Сам храм еще в Ветхом Завете представлен как символ небес. В Средние века христианская церковь на Западе особенно любила подчеркивать, что путь на небеса лежит только через церковные врата. Надпись на вратах ада в «Божественной комедии» Данте «Оставь надежду всяк сюда входящий» (Lasciate ogni speranza voi ch» etrate) пародийно обыгрывает хорошо известные средневековому читателю надписи над входом в храм, которые указывали на церковь или на Иисуса Христа как дверь, открытую в небеса. Обычно такие надписи либо повторяли, либо перефразировали слова Христа «Я есть дверь: кто войдет мною, тот спасется…» (Иоанн. 10:9). В английской храмовой архитектуре было стремление создать ощущение небесного простора за счет большого размера здания и вертикальных колон, устремленных ввысь. Не случайно самые крупные соборы в мире — в Ливерпуле и Нью-Йорке — принадлежат англиканской традиции (Церкви Англии и ее преемнице в США — Епископальной церкви).
Реформация сместила религиозные авторитеты с церковного института на Священное Писание. Это настойчиво подчеркивает Беньян, для которого узкие врата, ведущие в небесную обитель, — метафора борьбы с грехом, наполняющаяся все новыми смыслами по мере продвижения героя по его пути. «Прогресс» пилигрима (Pilgrim» s Progress) одновременно является процессом его внимательного вчитывания в Евангелие. А паломничество к Небесному Граду становится и паломничеством к Божественному смыслу Библии.
Движение пиетизма, зародившееся в Германии в 17 веке, вновь сместило акцент в религиозной жизни Англии — на этот раз на внутренний духовный опыт человека и на первый план вывело «религию сердца» (термин Зинзедорфа) — внутреннее духовное единение человека с Христом.
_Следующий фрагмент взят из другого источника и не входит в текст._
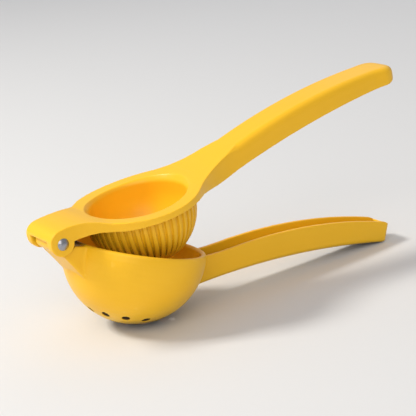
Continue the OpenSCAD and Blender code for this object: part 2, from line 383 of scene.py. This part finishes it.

В Англии идеи пиетизма развивали братья Джон и Чарльз Уэсли (Wesley), утверждавшие необходимость «живой веры», открывающей человеку врата в небесное блаженство. «Веруй, и грехи твои простятся,// Лишь верой обретешь ты небеса», — так заканчивается ставший знаменитым церковный гимн Чарльза Уэсли «Откуда странствие начнет душа моя?» (Where shall my wondering soul begin?). Небесными вратами объявляется сердце человека, а не институт церкви и не ее догматика. «Религия сердца» оказала значительное влияние на становление европейского сентиментализма и романтизма.
Приоритет религиозного чувства над институциональностью и догматикой оказался в 18 в. созвучен «естественной религии» Руссо и возникшему в эпоху Просвещения культу природного начала в мире и человеке. Это значительно изменило художественный мир литературной эдемистики (позволим себе ввести новый термин, удачно, на наш взгляд, сочетающий название райского сада с мистическим характером визионерства) и привело к тому, что в лирике Блейка, Кольриджа и особенно в «Прогулке» и «Прелюдии» Вордсворта естественная красота природы воспевается как земной Эдем (эта же тенденция, но в меньшей степени, была ранее характерна для лирики Трахерна («Felicity», «Centuries») и Каупера («Retirement», «Task»).
Незаконченная поэма Кольриджа «Кубла Кхан» — наверное, самое знаменитое мистическое сновидение в английской романтической поэзии. Знаменито оно, как и сам рай, своим совершенством и нелепой, на первый взгляд, причиной, оборвавшей его. Как утверждает автор в предисловии к поэме, летом 1797 года он читал книгу английского путешественника Парчэса о замке Кубла Хана,[14] когда под воздействием болеутоляющего опиума погрузился в сон, во время которого «сочинил не менее двухсот-трехсот стихотворных строк, если можно так назвать состояние, в котором образы вставали перед ним во всей своей вещественности, и параллельно слагались соответствующие выражения…» Пробудившись от сна, Кольридж поспешно стал записывать пришедшие строки, но был отвлечен «посетителем из Порлока» (выражение, ставшее нарицательным для занятия, отвлекающего от важного дела). Некоторые исследователи считают эту историю мистификацией, что лишь прибавляет ей символической насыщенности, как притчи о том, что мистический опыт никогда не может быть передан письменным словом во всей полноте, визуальное в визионерстве всегда остается богаче вербального и сохраняет за собой недосказанность тайны. В этом смысле и Бога, воплотившегося в человека, люди видели и слышали, но сам Он не оставил ни одного письменного слова, а значит то, что было записано его последователями, передает лишь некую часть Его божественной полноты.